Gold hit US$4,187 an ounce on Friday, a gain of 4.10% in a single session, and Bitcoin climbed 8% to US$63,243. Those two numbers, sitting at opposite ends of the risk spectrum, tell a story about where investor anxiety is sitting right now. Both moves reflect a search for stores of value and a creeping distrust of the integrity of digital systems, which is precisely the environment that should be a tailwind for companies working in content verification, image authentication, and what the industry calls duplicate-image detection. Instead, those businesses are finding 2026 among the harder years they have faced.
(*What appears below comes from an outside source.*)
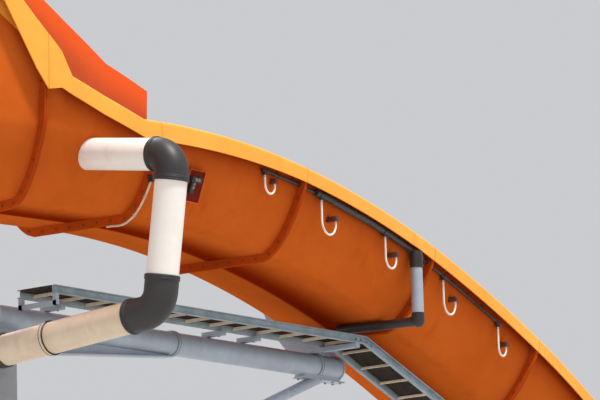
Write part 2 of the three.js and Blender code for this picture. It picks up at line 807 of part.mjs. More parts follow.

The sector spans a range of listed and private players, from large platform companies that embed verification at scale to specialist software firms whose entire revenue model depends on licensing detection technology to media organisations, social platforms, and financial services providers. The challenge is structural. Artificial intelligence-generated imagery has improved faster than the detection tools built to identify it, and the pace of that gap widening accelerated through the first half of this year. For Australian investors holding positions in global technology stocks, either directly or through superannuation allocations to international equity funds, the downstream effects are material.
A Cost Problem Dressed as a Technology Problem
The Nasdaq Composite rose 1.87% to 25,833 on Friday, and the S&P 500 gained 1.71% to close at 7,483. Those headline numbers suggest a broad risk-on session, but the composition of the rally matters. The gains were concentrated in large-cap semiconductors and consumer technology names, not in the mid-tier software and security companies where most image-verification plays sit. That divergence has been a persistent pattern through 2026: the infrastructure layer of AI wins, while the compliance and authentication layer struggles to monetise the problem that same infrastructure creates.
The headwinds are not purely technical. Platforms that were once seen as natural customers for duplicate-image removal and synthetic-media detection tools have pulled back on discretionary software spending as their own cost pressures have mounted. Advertising revenue across several major platforms softened in the second quarter, compressing the budgets that would otherwise flow to third-party verification vendors. At the same time, regulatory timelines in the European Union and the United States, which were expected to mandate content provenance standards and create a compliance-driven revenue floor for the sector, have slipped. The EU's AI Act implementation schedule has pushed certain content-authenticity obligations further into 2027, removing a near-term catalyst that many smaller firms had priced into their forward guidance.
The currency situation adds another layer for Australian investors. The euro gained 0.47% against the US dollar on Friday, reaching 1.1440. A stronger euro relative to the US dollar generally signals reduced confidence in American financial conditions, and it has historically corresponded with periods when US technology valuations come under pressure from multiple-compression rather than earnings deterioration. Australian investors accessing global tech through unhedged vehicles are exposed to that cross-currency dynamic on top of sector-specific weakness.
Oil's retreat is worth watching in this context. WTI crude fell 2.78% to US$68.78 a barrel, a level that suggests softening in global industrial demand expectations. Lower energy prices reduce input costs for data centres, which is modestly positive for the AI infrastructure layer, but they also signal broader economic caution that tends to weigh on enterprise software sales cycles. Duplicate-image and content-verification contracts are typically discretionary, signed during periods of expansion and deferred when procurement teams are cutting. That makes the sector more cyclically sensitive than its technology classification implies.
The gold move deserves more than passing mention. A 4.10% single-session gain is not routine, and at US$4,187 an ounce gold is pricing in a degree of systemic uncertainty that the equity rally on the same day does not obviously reflect. Part of the gold bid is tied to inflation hedging, part to geopolitical caution, and part to something harder to quantify: a declining trust in the authenticity of digital information. That last factor is the long-run thesis for the entire content-verification sector. The problem is that the market is validating the thesis without yet rewarding the businesses built around it.
For Australian investors, the practical implication is that exposure to this corner of technology requires patience and a clear view of which companies have contracted revenue rather than pipeline revenue. The sector's fundamentals are intact and the demand case is, if anything, strengthening. The near-term earnings trajectory is not. In a session where gold and Bitcoin both surged and equities still found buyers, the market is telling you it can hold multiple contradictions at once. The companies trying to verify what is real online know that feeling well.
This article is general information only and is not personal financial or investment advice. Consider your own circumstances and seek licensed professional advice before making financial decisions.